QoS is a design discipline, not a patch. If architecture ignores failure modes up front, monitoring only tells you how badly the service is failing later.

The control set also maps cleanly to public guidance from NIST, especially where monitoring, contingency planning, and system resilience are concerned. Cloud architects should treat these controls as operational requirements, not nice-to-haves.

What Tools And Cloud Services Support QoS?

Cloud platforms already provide many of the building blocks needed for QoS in cloud computing. The challenge is not finding tools. It is choosing the right combination and configuring them so they reinforce the intended service level.

Monitoring and observability

Native monitoring tools track CPU, memory, disk, network, and service-specific metrics in near real time. These are the foundation for dashboards, alerting, and performance baselines. Without measurement, QoS becomes guesswork.

Observability is stronger than plain monitoring because it combines metrics, logs, and traces. That combination helps teams follow a request from the front end to the database and identify the exact point where latency grew.

Traffic management and edge services

Load balancers distribute requests across healthy backends. Content delivery networks bring content closer to users and lower round-trip time. Edge services can reduce latency by serving cached content or enforcing policy before traffic reaches the core environment.

These tools matter because not every QoS problem belongs in the application tier. Sometimes the fix is to route traffic more intelligently or eliminate unnecessary distance.

Autoscaling and container controls

Autoscaling helps preserve service levels when demand changes, but only if scaling policies are based on meaningful signals. A policy that scales on CPU alone can miss memory pressure, connection queue growth, or I/O saturation.

In containers, resource requests and limits help enforce fairness. Pod autoscaling adds elasticity. Service meshes add request routing, retries, and policy control. Together, they form a practical QoS layer for modern cloud-native workloads.

For vendor-specific implementation guidance, official documentation is the safest source. AWS, Microsoft Learn, and Cisco all publish design and operations guidance that ties traffic handling and monitoring to service reliability.

How Do QoS Policies Differ By Workload Type?

QoS policies should follow workload behavior, not organizational habit. A batch pipeline, a mobile backend, and a voice system do not need the same treatment, and forcing one policy across all of them usually wastes money or harms user experience.

Web apps, APIs, and mobile backends

Web applications and APIs usually care most about latency, error rate, and burst handling. Users expect fast page loads and predictable responses. Mobile backends also need resilience because clients may retry aggressively when network quality is poor.

For these systems, rate limiting, caching, and API gateways are often more useful than brute-force scale. If the experience depends on a database round-trip every time, QoS will suffer under load.

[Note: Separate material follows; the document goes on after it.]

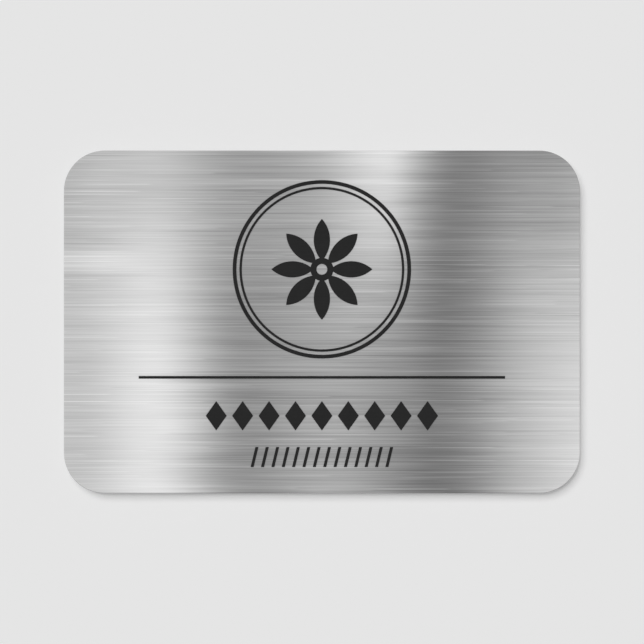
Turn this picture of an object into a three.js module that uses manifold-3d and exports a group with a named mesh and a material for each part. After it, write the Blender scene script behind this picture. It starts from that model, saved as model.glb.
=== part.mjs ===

Streaming, VoIP, and gaming

Streaming media, VoIP, and online gaming are highly sensitive to jitter and packet loss. A small delay spike may be invisible in a report system, but it can ruin a call or cause stutter in gameplay. These workloads benefit from edge delivery, path optimization, and traffic prioritization.

Analytics, ETL, and AI

Analytics pipelines, ETL jobs, and many AI workloads prioritize throughput over low latency. They can often tolerate a slower first byte if the total volume processed is high and the job completes within the business window. In these cases, scheduling, parallelism, and storage throughput matter more than per-request response time.

Storage-heavy systems

Storage-heavy applications need consistent IOPS and predictable disk performance. Databases, backup systems, and large content repositories can stall when storage latency spikes. This is why storage class selection, caching, and queue depth tuning are part of QoS design.

Warning

Do not treat “high availability” as a substitute for QoS. A service can stay up while still delivering poor response time, failed retries, or unusable user sessions.

When deciding policy, start with the workload pattern, the peak period, and the user expectation. If the workload is interactive and business-critical, spend more on predictability. If it is a scheduled batch job, optimize for completion time and cost efficiency instead.

How Do You Monitor, Test, And Continuously Optimize QoS?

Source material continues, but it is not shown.